Unlock Cloud‑Level RDMA Performance with Volcengine’s vRDMA
Volcengine’s vRDMA brings high‑performance, low‑latency RDMA acceleration to cloud VPCs, combining self‑developed congestion control, elastic ENI integration, and compatibility with HPC, AI, and big‑data workloads to deliver up to 320 Gbps bandwidth and microsecond‑level latency.
Volcengine recently launched the vRDMA feature on selected cloud server instance types, offering large‑scale RDMA acceleration within VPCs that is compatible with traditional HPC, AI, and TCP/IP applications, thereby lowering the adaptation barrier for many workloads.

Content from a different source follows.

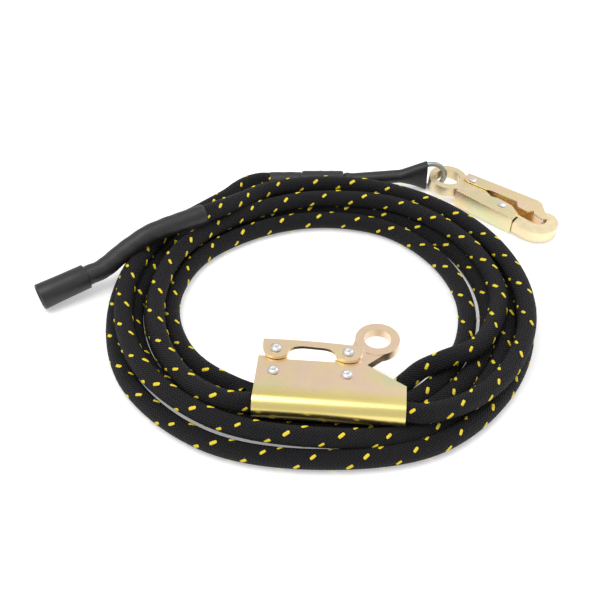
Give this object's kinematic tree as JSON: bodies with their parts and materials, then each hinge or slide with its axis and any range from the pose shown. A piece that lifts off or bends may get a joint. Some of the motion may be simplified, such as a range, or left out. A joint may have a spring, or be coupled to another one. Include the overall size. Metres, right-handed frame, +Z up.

Traditional TCP/IP transmission involves multiple protocol layers, kernel processing, data copying, and context switches, which limits performance for demanding scenarios such as high‑performance computing, model inference, machine learning, and big‑data transfer.
RDMA eliminates these bottlenecks by allowing applications to directly access remote memory without kernel or protocol‑stack involvement, achieving memory‑to‑memory transfers with microsecond‑level latency.
Volcengine previously provided RDMA on GPU‑type instances and supported various RDMA use cases.
Because RDMA requires lossless networks, high operational costs, and is typically confined to a single cluster, vRDMA was created to run RDMA inside a cloud VPC while delivering performance close to physical networks.
What is vRDMA
vRDMA is Volcengine’s self‑developed elastic RDMA network that runs over VPC elastic network interfaces (ENIs). Users only need to attach an ENI with vRDMA enabled to an instance to activate RDMA communication without additional hardware or fees.
Technical Advantages
High Performance : Low CPU load and network latency provide performance comparable to physical RDMA.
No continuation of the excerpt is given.